▶ _Exercise_
Write out exactly the lines from the start of the entries through the one that contains "the pedestal's foot.", including both.
**** Records supplied
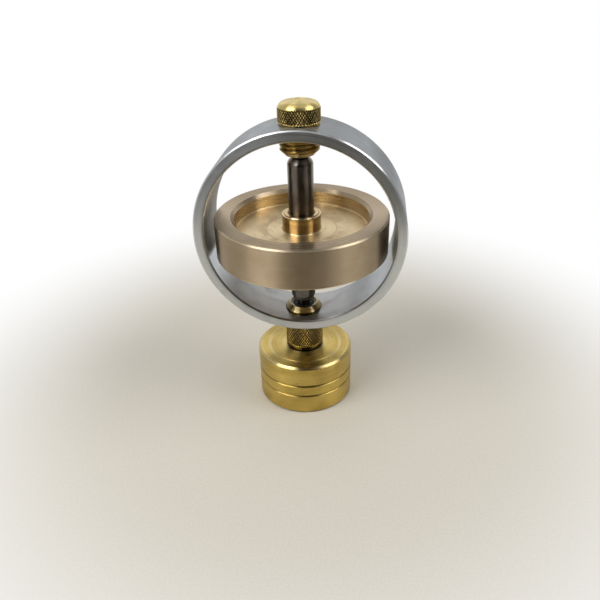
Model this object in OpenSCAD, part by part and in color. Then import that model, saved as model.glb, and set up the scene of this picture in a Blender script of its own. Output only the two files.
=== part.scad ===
// Gyroscope standing on a turned brass pedestal.
// The ring frame stands upright in the XZ plane and its bore runs along Y.
// The spin axis is Z, and the origin is the middle of the pedestal's foot.

/* [Pedestal] */
// Outside diameter of the pedestal
pedestal_d = 31.3; // [26:0.1:44]
// Height of the pedestal
pedestal_h = 18.1; // [15:0.1:30]
// Chamfer round the pedestal's top edge
pedestal_chamfer = 0.7; // [0.2:0.1:1.6]
// Edge break round the pedestal's foot
foot_break = 0.5; // [0.1:0.05:1]
// Height of the middle of the upper V groove
upper_groove_z = 10.8; // [9:0.1:12]
// Width of the upper V groove, which is twice its depth
upper_groove_w = 0.8; // [0.6:0.1:2.4]
// Height of the middle of the lower V groove
lower_groove_z = 6.9; // [3:0.1:7.5]
// Width of the lower V groove, which is twice its depth
lower_groove_w = 0.7; // [0.4:0.1:2]
// Diameter of the fine turned line on the pedestal's top face
face_line_d = 23.4; // [17:0.1:25]
// Width of the fine turned line
face_line_w = 0.35; // [0.2:0.05:0.8]
// Depth of the fine turned line
face_line_depth = 0.12; // [0.05:0.01:0.4]
// Depth of the socket that the gyroscope stands in
socket_depth = 0.95; // [0.6:0.05:1.6]
// Chamfer round the socket's mouth
socket_chamfer = 0.25; // [0.1:0.05:0.5]
// Gap all round between the socket's mouth and the rounded crown that stands in it
socket_clearance = 0.2; // [0.15:0.01:0.6]
// Gap between the socket's floor and the end of the screw head
seat_gap = 0.02; // [0.01:0.01:0.2]

/* [Ring frame] */
// Outside diameter of the ring
ring_od = 63.5; // [62:0.1:80]
// Thickness of the ring's wall
ring_wall = 3.3; // [2.4:0.05:3.6]
// Width of the ring along its bore
ring_w = 17.9; // [14:0.1:26]
// Edge break on the ring's four edges
ring_edge_break = 0.4; // [0.1:0.05:0.6]

/* [Bearing screws] */
// Diameter of the knurled heads
head_d = 12.3; // [12.2:0.1:16]
// Height of the knurled band on the upper screw
upper_knurl_h = 3.55; // [3:0.05:9]
// Height of the knurled band on the lower screw
lower_knurl_h = 9.1; // [6:0.05:14]
// Height of the rounded crown on each head, which is its corner radius
crown_h = 2.4; // [1.6:0.05:3]
// Chamfer on the head's edge beside the ring
head_edge_break = 0.2; // [0.1:0.05:0.5]
// Gap between a head's shoulder and the crest of the ring
shoulder_gap = 0.05; // [0.02:0.01:0.3]
// Diameter over the thread's crests
thread_d = 11.7; // [10.8:0.1:11.7]
// Pitch of the thread
thread_pitch = 1.25; // [0.5:0.05:1.75]
// Depth of the thread
thread_depth = 0.5; // [0.2:0.05:0.6]
// Gap all round between the thread's crests and its hole in the ring
thread_clearance = 0.05; // [0.02:0.01:0.1]
// Diameter of the flat end face of the nose
nose_d = 8.9; // [8.5:0.05:9.6]
// Length of the chamfer at the end of the nose
nose_chamfer_h = 1.5; // [0.5:0.05:1.6]
// How far the upper nose stands in from the ring's bore
upper_nose_reach = 5.6; // [3:0.1:8]
// How far the lower nose stands in from the ring's bore
lower_nose_reach = 2.2; // [2:0.05:6]

/* [Bearings] */
// Bore of each ball bearing
bearing_bore = 3; // [2.6:0.1:3.2]
// Outside diameter of each ball bearing
bearing_od = 8; // [7.8:0.1:8.2]
// Width of each ball bearing
bearing_w = 4; // [3.6:0.1:4.4]
// Diameter of the balls
ball_d = 1.588; // [1.3:0.001:1.6]
// Number of balls in each bearing
ball_count = 7; // [5:1:8]
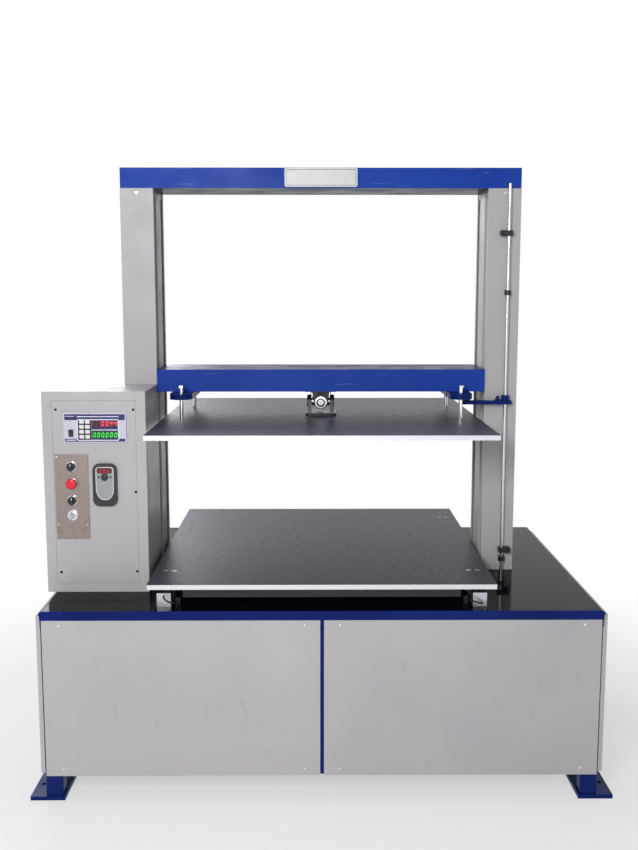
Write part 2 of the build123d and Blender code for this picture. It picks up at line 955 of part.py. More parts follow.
def lead_points(route, side):
    y0 = front_cell_y()[0]
    return [Vector(side * (cell_distance - inward), y0 - forward, base_height + up)
            for inward, forward, up in route]


def lead(route, side):
    """One lead as a tube of straight runs joined by arcs."""
    points = lead_points(route, side)
    runs = [b - a for a, b in zip(points, points[1:])]
    radii = []
    for before, after in zip(runs, runs[1:]):
        turn = before.get_angle(after) * pi / 180
        radii.append(arc_share * min(before.length, after.length) / (sin(turn / 2) / cos(turn / 2)))
    print("lead bend radii", [round(radius, 1) for radius in radii])
    path = FilletPolyline(*points, radius=radii)
    section = Plane(origin=points[0], z_dir=runs[0]) * Circle(lead_radius)
    return sweep(section, path=path)


def load_cell_leads():
    """A short lead from the end of each cell to a gland on the base top."""
    return with_rear([lead(left_lead_route, -1), lead(right_lead_route, 1)])


def lead_glands():
    """The clamp block on the base top into which each lead goes."""
    glands = []
    for route, side in ((left_lead_route, -1), (right_lead_route, 1)):
        end = lead_points(route, side)[-1]
        glands.append(block(about(end.X, 2 * gland_radius), (end.Y, end.Y + 2 * gland_radius),
                            (base_height, end.Z + gland_rise)))
    return with_rear(glands)


# Trip rod

def limit_rod():
    return [disc(rod_x, rod_y, rod_bottom, rod_top, rod_radius)]


def rod_collars():
    """Two stop collars in view and one inside the base that works the upper switch."""
    collars = []
    for z0, height, radius in ((upper_collar_z, upper_collar_height, collar_radius),
                               (lower_collar_z, lower_collar_height, collar_radius),
                               (inner_collar_z, inner_collar_height, inner_collar_radius)):
        collar = disc(rod_x, rod_y, z0, z0 + height, radius)
        collars.append(collar - disc(rod_x, rod_y, z0, z0 + height, rod_radius))
    return collars


def rod_guides():
    """Two guide blocks on the right column, each with its bolt."""
    pieces = []
    for z0, side in ((upper_guide_z, -1), (lower_guide_z, 1)):
        z1 = z0 + guide_block_height
        x = limits(rod_x - side * guide_block_front, rod_x + side * guide_block_reach)
        guide = block(x, (rod_y - guide_block_front, column_front), (z0, z1))
        guide -= disc(rod_x, rod_y, z0, z1, rod_radius + rod_fit)
        bolt = Pos(rod_x + side * guide_bolt_step, rod_y - guide_block_front, (z0 + z1) / 2)
        pieces += [guide, bolt * Rot(90, 0, 0) * hexagon(yoke_bolt_flats, yoke_bolt_head)]
    return pieces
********
▶ _The response_
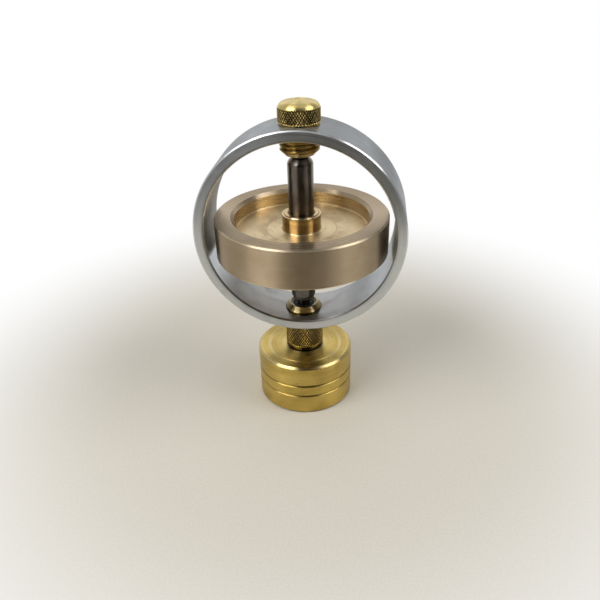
Model this object in OpenSCAD, part by part and in color. Then import that model, saved as model.glb, and set up the scene of this picture in a Blender script of its own. Output only the two files.
=== part.scad ===
// Gyroscope standing on a turned brass pedestal.
// The ring frame stands upright in the XZ plane and its bore runs along Y.
// The spin axis is Z, and the origin is the middle of the pedestal's foot.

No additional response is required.